§ GIVEN INSTRUCTION: Write the material out again in full, exactly.

§ INFORMATION SUPPLIED:

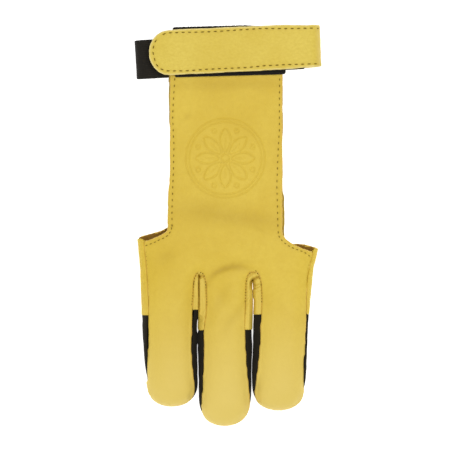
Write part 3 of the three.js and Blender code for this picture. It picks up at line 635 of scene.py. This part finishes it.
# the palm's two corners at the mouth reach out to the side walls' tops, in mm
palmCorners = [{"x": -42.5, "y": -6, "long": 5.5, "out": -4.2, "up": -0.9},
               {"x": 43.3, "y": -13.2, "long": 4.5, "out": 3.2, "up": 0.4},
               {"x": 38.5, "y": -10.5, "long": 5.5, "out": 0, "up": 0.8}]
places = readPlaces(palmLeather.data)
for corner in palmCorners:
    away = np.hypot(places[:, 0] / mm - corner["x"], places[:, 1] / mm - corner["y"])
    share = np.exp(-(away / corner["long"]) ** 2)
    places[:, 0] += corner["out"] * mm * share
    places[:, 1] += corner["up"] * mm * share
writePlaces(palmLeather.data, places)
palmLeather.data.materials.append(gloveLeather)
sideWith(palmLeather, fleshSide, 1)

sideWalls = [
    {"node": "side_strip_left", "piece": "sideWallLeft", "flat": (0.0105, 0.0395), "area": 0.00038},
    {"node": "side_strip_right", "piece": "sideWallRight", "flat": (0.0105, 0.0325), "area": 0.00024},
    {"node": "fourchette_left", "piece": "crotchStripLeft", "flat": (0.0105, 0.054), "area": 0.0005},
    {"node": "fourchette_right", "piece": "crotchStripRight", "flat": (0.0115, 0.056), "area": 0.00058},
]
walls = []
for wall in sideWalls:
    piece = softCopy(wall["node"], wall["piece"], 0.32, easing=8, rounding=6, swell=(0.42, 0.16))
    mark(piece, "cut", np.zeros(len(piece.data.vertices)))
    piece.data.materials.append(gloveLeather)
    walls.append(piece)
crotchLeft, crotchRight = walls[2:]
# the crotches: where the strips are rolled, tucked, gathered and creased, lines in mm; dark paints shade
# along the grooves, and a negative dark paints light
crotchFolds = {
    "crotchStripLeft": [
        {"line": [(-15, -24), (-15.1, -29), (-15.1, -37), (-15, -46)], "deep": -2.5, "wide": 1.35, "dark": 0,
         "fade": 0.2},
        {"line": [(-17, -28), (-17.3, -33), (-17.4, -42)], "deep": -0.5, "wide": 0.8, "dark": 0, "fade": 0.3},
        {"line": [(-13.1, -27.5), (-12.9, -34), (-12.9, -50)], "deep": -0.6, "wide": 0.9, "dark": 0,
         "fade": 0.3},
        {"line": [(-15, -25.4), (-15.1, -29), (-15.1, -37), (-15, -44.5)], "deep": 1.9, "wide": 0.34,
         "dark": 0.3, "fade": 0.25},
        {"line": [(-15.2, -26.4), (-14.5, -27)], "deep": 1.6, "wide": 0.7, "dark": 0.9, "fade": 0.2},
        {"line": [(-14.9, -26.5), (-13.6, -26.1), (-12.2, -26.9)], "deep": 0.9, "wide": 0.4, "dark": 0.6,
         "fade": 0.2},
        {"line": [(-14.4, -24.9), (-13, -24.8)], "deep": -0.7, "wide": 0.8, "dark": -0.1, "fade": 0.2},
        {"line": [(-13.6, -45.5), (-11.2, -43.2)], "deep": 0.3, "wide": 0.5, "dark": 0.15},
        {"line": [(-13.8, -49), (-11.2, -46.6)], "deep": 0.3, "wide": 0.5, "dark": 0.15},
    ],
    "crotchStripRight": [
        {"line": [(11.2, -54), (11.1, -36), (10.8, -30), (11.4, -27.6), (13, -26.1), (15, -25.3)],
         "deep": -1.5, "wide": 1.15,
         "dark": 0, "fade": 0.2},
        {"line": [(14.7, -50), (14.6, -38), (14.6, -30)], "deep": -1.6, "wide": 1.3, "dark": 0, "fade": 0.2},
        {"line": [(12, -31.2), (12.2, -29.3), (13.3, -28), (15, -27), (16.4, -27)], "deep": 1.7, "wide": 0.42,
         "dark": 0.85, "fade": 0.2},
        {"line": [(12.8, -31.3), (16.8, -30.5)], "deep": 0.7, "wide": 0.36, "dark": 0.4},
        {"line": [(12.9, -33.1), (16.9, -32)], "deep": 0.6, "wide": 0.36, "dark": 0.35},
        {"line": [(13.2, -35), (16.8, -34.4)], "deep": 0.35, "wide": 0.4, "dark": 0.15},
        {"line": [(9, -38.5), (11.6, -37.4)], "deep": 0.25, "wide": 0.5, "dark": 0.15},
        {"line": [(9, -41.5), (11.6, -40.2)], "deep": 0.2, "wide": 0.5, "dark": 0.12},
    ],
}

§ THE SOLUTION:
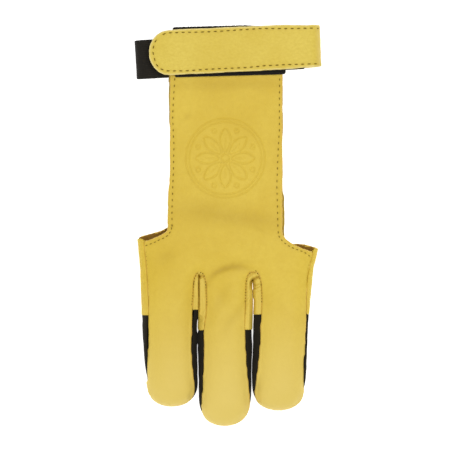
Write part 3 of the three.js and Blender code for this picture. It picks up at line 635 of scene.py. This part finishes it.
# the palm's two corners at the mouth reach out to the side walls' tops, in mm
palmCorners = [{"x": -42.5, "y": -6, "long": 5.5, "out": -4.2, "up": -0.9},
               {"x": 43.3, "y": -13.2, "long": 4.5, "out": 3.2, "up": 0.4},
               {"x": 38.5, "y": -10.5, "long": 5.5, "out": 0, "up": 0.8}]
places = readPlaces(palmLeather.data)
for corner in palmCorners:
    away = np.hypot(places[:, 0] / mm - corner["x"], places[:, 1] / mm - corner["y"])
    share = np.exp(-(away / corner["long"]) ** 2)
    places[:, 0] += corner["out"] * mm * share
    places[:, 1] += corner["up"] * mm * share
writePlaces(palmLeather.data, places)
palmLeather.data.materials.append(gloveLeather)
sideWith(palmLeather, fleshSide, 1)

sideWalls = [
    {"node": "side_strip_left", "piece": "sideWallLeft", "flat": (0.0105, 0.0395), "area": 0.00038},
    {"node": "side_strip_right", "piece": "sideWallRight", "flat": (0.0105, 0.0325), "area": 0.00024},
    {"node": "fourchette_left", "piece": "crotchStripLeft", "flat": (0.0105, 0.054), "area": 0.0005},
    {"node": "fourchette_right", "piece": "crotchStripRight", "flat": (0.0115, 0.056), "area": 0.00058},
]
walls = []
for wall in sideWalls:
    piece = softCopy(wall["node"], wall["piece"], 0.32, easing=8, rounding=6, swell=(0.42, 0.16))
    mark(piece, "cut", np.zeros(len(piece.data.vertices)))
    piece.data.materials.append(gloveLeather)
    walls.append(piece)
crotchLeft, crotchRight = walls[2:]
# the crotches: where the strips are rolled, tucked, gathered and creased, lines in mm; dark paints shade
# along the grooves, and a negative dark paints light
crotchFolds = {
    "crotchStripLeft": [
        {"line": [(-15, -24), (-15.1, -29), (-15.1, -37), (-15, -46)], "deep": -2.5, "wide": 1.35, "dark": 0,
         "fade": 0.2},
        {"line": [(-17, -28), (-17.3, -33), (-17.4, -42)], "deep": -0.5, "wide": 0.8, "dark": 0, "fade": 0.3},
        {"line": [(-13.1, -27.5), (-12.9, -34), (-12.9, -50)], "deep": -0.6, "wide": 0.9, "dark": 0,
         "fade": 0.3},
        {"line": [(-15, -25.4), (-15.1, -29), (-15.1, -37), (-15, -44.5)], "deep": 1.9, "wide": 0.34,
         "dark": 0.3, "fade": 0.25},
        {"line": [(-15.2, -26.4), (-14.5, -27)], "deep": 1.6, "wide": 0.7, "dark": 0.9, "fade": 0.2},
        {"line": [(-14.9, -26.5), (-13.6, -26.1), (-12.2, -26.9)], "deep": 0.9, "wide": 0.4, "dark": 0.6,
         "fade": 0.2},
        {"line": [(-14.4, -24.9), (-13, -24.8)], "deep": -0.7, "wide": 0.8, "dark": -0.1, "fade": 0.2},
        {"line": [(-13.6, -45.5), (-11.2, -43.2)], "deep": 0.3, "wide": 0.5, "dark": 0.15},
        {"line": [(-13.8, -49), (-11.2, -46.6)], "deep": 0.3, "wide": 0.5, "dark": 0.15},
    ],
    "crotchStripRight": [
        {"line": [(11.2, -54), (11.1, -36), (10.8, -30), (11.4, -27.6), (13, -26.1), (15, -25.3)],
         "deep": -1.5, "wide": 1.15,
         "dark": 0, "fade": 0.2},
        {"line": [(14.7, -50), (14.6, -38), (14.6, -30)], "deep": -1.6, "wide": 1.3, "dark": 0, "fade": 0.2},
        {"line": [(12, -31.2), (12.2, -29.3), (13.3, -28), (15, -27), (16.4, -27)], "deep": 1.7, "wide": 0.42,
         "dark": 0.85, "fade": 0.2},
        {"line": [(12.8, -31.3), (16.8, -30.5)], "deep": 0.7, "wide": 0.36, "dark": 0.4},
        {"line": [(12.9, -33.1), (16.9, -32)], "deep": 0.6, "wide": 0.36, "dark": 0.35},
        {"line": [(13.2, -35), (16.8, -34.4)], "deep": 0.35, "wide": 0.4, "dark": 0.15},
        {"line": [(9, -38.5), (11.6, -37.4)], "deep": 0.25, "wide": 0.5, "dark": 0.15},
        {"line": [(9, -41.5), (11.6, -40.2)], "deep": 0.2, "wide": 0.5, "dark": 0.12},
    ],
}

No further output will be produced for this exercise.